Your task is to quote the material that follows, in full and exactly.
┌──
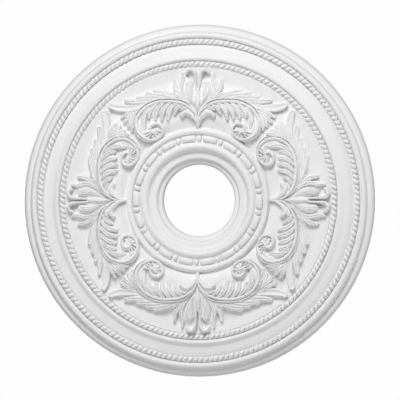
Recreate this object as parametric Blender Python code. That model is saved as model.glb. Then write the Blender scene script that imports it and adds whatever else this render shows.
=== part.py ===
"""Ceiling rose: a turned disc with two rope mouldings, a ring of beads and four acanthus sprays.

The rose stands upright with its back on the plane y = 0 and its ornament toward -Y.
The origin is on the back, at the centre of the hole.
Lengths along the rose's radius are given in parts, and 176 parts make its radius. Heights are
given in rises, and 20.2 rises make its projection.
"""

import math

import bpy
import numpy as np

# Driving sizes, in metres
OUTER_DIAMETER = 0.610
PROJECTION = 0.0445
PARTS_IN_RADIUS = 176.0
RISES_IN_PROJECTION = 20.2
PART = OUTER_DIAMETER / 2 / PARTS_IN_RADIUS
RISE = PROJECTION / RISES_IN_PROJECTION

# The hole and the back, in parts, and the depth of the recess in rises
HOLE_RADIUS = 35.8
RECESS_FROM = 45.0
RECESS_TO = 160.0
RECESS_DEPTH = 1.5
RECESS_SLOPE = 2.0

# Rope mouldings: radius of the crest, half width, height, number of strands and lean of a strand
INNER_STRANDS = 165
OUTER_STRANDS = 192
INNER_ROPE = (136.4, 2.9, 2.4, INNER_STRANDS, 0.75)
OUTER_ROPE = (158.8, 3.1, 2.4, OUTER_STRANDS, 0.75)

# How far a strand rounds off along the rope, and how high the valley between two strands stays
STRAND_ROUNDING = 0.85
STRAND_VALLEY = 0.35

# Ring of long and short beads
BEAD_RADIUS = 61.9
BEAD_HALF_WIDTH = 3.3
BEAD_HEIGHT = 3.0
BEAD_PAIRS = 18
LONG_BEAD_HALF = 7.4
SHORT_BEAD_HALF = 2.4

# Points in a ring: plain rings near the hole, plain rings near the rim, and rings across the carving
INNER_POINTS = 56
OUTER_POINTS = 84
BEAD_POINTS = 576
FIELD_POINTS = 1152
TRIANGLES = 10000

# Rings from the hole to the rim: shape of the moulding, radius and height where it ends,
# how many rings draw it and how many points each has
MOULDINGS = (
    ("round out", 37.2, 5.3, 2, INNER_POINTS),
    ("line", 39.8, 5.7, 1, INNER_POINTS),
    ("line", 42.4, 9.4, 1, INNER_POINTS),
    ("line", 47.8, 9.4, 1, INNER_POINTS),
    ("ogee", 51.6, 14.2, 2, INNER_POINTS),
    ("bead", 56.0, 14.4, 2, INNER_POINTS),
    ("line", 58.6, 12.3, 1, INNER_POINTS),
    ("line", 65.4, 12.0, 11, BEAD_POINTS),
    ("round out", 69.2, 14.8, 2, INNER_POINTS),
    ("round in", 70.8, 13.9, 1, INNER_POINTS),
    ("line", 72.6, 11.0, 1, INNER_POINTS),
    ("dome", 94.0, 14.2, 25, FIELD_POINTS),
    ("ogee", 127.0, 9.8, 42, FIELD_POINTS),
    ("line", 132.8, 9.8, 7, FIELD_POINTS),
    ("line", 133.5, 9.8, 1, INNER_STRANDS),
    ("rope", 139.3, 10.1, 2, INNER_STRANDS),
    ("round out", 142.0, 12.6, 2, OUTER_POINTS),
    ("ogee", 147.6, 9.6, 3, OUTER_POINTS),
    ("line", 155.7, 8.5, 1, OUTER_STRANDS),
    ("rope", 161.9, 8.5, 2, OUTER_STRANDS),
    ("round out", 164.8, 11.2, 2, OUTER_POINTS),
    ("round in", 169.3, 6.6, 3, OUTER_POINTS),
    ("line", 170.7, 6.3, 1, OUTER_POINTS),
    ("round in", 176.0, 0.8, 3, OUTER_POINTS),
)
HOLE_EDGE_HEIGHT = 4.3
BEAD_SWELL = 0.7

# Four sprays of foliage, each the mirror of itself about its own axis
SPRAYS = 4
BODY_BLEND = 0.8
LEAF_BLEND = 0.3

PRIMER_WHITE = (0.86, 0.86, 0.85, 1.0)
ROSE_ROUGHNESS = 0.62


def clear_scene():
    """Removes every object of the scene."""
    for obj in list(bpy.data.objects):
        bpy.data.objects.remove(obj, do_unlink=True)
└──
### SOLVED EXERCISE
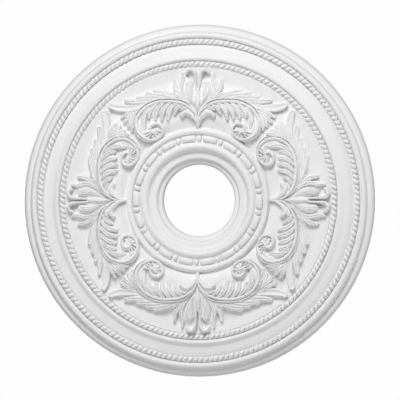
Recreate this object as parametric Blender Python code. That model is saved as model.glb. Then write the Blender scene script that imports it and adds whatever else this render shows.
=== part.py ===
"""Ceiling rose: a turned disc with two rope mouldings, a ring of beads and four acanthus sprays.

The rose stands upright with its back on the plane y = 0 and its ornament toward -Y.
The origin is on the back, at the centre of the hole.
Lengths along the rose's radius are given in parts, and 176 parts make its radius. Heights are
given in rises, and 20.2 rises make its projection.
"""

import math

import bpy
import numpy as np

# Driving sizes, in metres
OUTER_DIAMETER = 0.610
PROJECTION = 0.0445
PARTS_IN_RADIUS = 176.0
RISES_IN_PROJECTION = 20.2
PART = OUTER_DIAMETER / 2 / PARTS_IN_RADIUS
RISE = PROJECTION / RISES_IN_PROJECTION

# The hole and the back, in parts, and the depth of the recess in rises
HOLE_RADIUS = 35.8
RECESS_FROM = 45.0
RECESS_TO = 160.0
RECESS_DEPTH = 1.5
RECESS_SLOPE = 2.0

# Rope mouldings: radius of the crest, half width, height, number of strands and lean of a strand
INNER_STRANDS = 165
OUTER_STRANDS = 192
INNER_ROPE = (136.4, 2.9, 2.4, INNER_STRANDS, 0.75)
OUTER_ROPE = (158.8, 3.1, 2.4, OUTER_STRANDS, 0.75)

# How far a strand rounds off along the rope, and how high the valley between two strands stays
STRAND_ROUNDING = 0.85
STRAND_VALLEY = 0.35

# Ring of long and short beads
BEAD_RADIUS = 61.9
BEAD_HALF_WIDTH = 3.3
BEAD_HEIGHT = 3.0
BEAD_PAIRS = 18
LONG_BEAD_HALF = 7.4
SHORT_BEAD_HALF = 2.4

# Points in a ring: plain rings near the hole, plain rings near the rim, and rings across the carving
INNER_POINTS = 56
OUTER_POINTS = 84
BEAD_POINTS = 576
FIELD_POINTS = 1152
TRIANGLES = 10000

# Rings from the hole to the rim: shape of the moulding, radius and height where it ends,
# how many rings draw it and how many points each has
MOULDINGS = (
    ("round out", 37.2, 5.3, 2, INNER_POINTS),
    ("line", 39.8, 5.7, 1, INNER_POINTS),
    ("line", 42.4, 9.4, 1, INNER_POINTS),
    ("line", 47.8, 9.4, 1, INNER_POINTS),
    ("ogee", 51.6, 14.2, 2, INNER_POINTS),
    ("bead", 56.0, 14.4, 2, INNER_POINTS),
    ("line", 58.6, 12.3, 1, INNER_POINTS),
    ("line", 65.4, 12.0, 11, BEAD_POINTS),
    ("round out", 69.2, 14.8, 2, INNER_POINTS),
    ("round in", 70.8, 13.9, 1, INNER_POINTS),
    ("line", 72.6, 11.0, 1, INNER_POINTS),
    ("dome", 94.0, 14.2, 25, FIELD_POINTS),
    ("ogee", 127.0, 9.8, 42, FIELD_POINTS),
    ("line", 132.8, 9.8, 7, FIELD_POINTS),
    ("line", 133.5, 9.8, 1, INNER_STRANDS),
    ("rope", 139.3, 10.1, 2, INNER_STRANDS),
    ("round out", 142.0, 12.6, 2, OUTER_POINTS),
    ("ogee", 147.6, 9.6, 3, OUTER_POINTS),
    ("line", 155.7, 8.5, 1, OUTER_STRANDS),
    ("rope", 161.9, 8.5, 2, OUTER_STRANDS),
    ("round out", 164.8, 11.2, 2, OUTER_POINTS),
    ("round in", 169.3, 6.6, 3, OUTER_POINTS),
    ("line", 170.7, 6.3, 1, OUTER_POINTS),
    ("round in", 176.0, 0.8, 3, OUTER_POINTS),
)
HOLE_EDGE_HEIGHT = 4.3
BEAD_SWELL = 0.7

# Four sprays of foliage, each the mirror of itself about its own axis
SPRAYS = 4
BODY_BLEND = 0.8
LEAF_BLEND = 0.3

PRIMER_WHITE = (0.86, 0.86, 0.85, 1.0)
ROSE_ROUGHNESS = 0.62


def clear_scene():
    """Removes every object of the scene."""
    for obj in list(bpy.data.objects):
        bpy.data.objects.remove(obj, do_unlink=True)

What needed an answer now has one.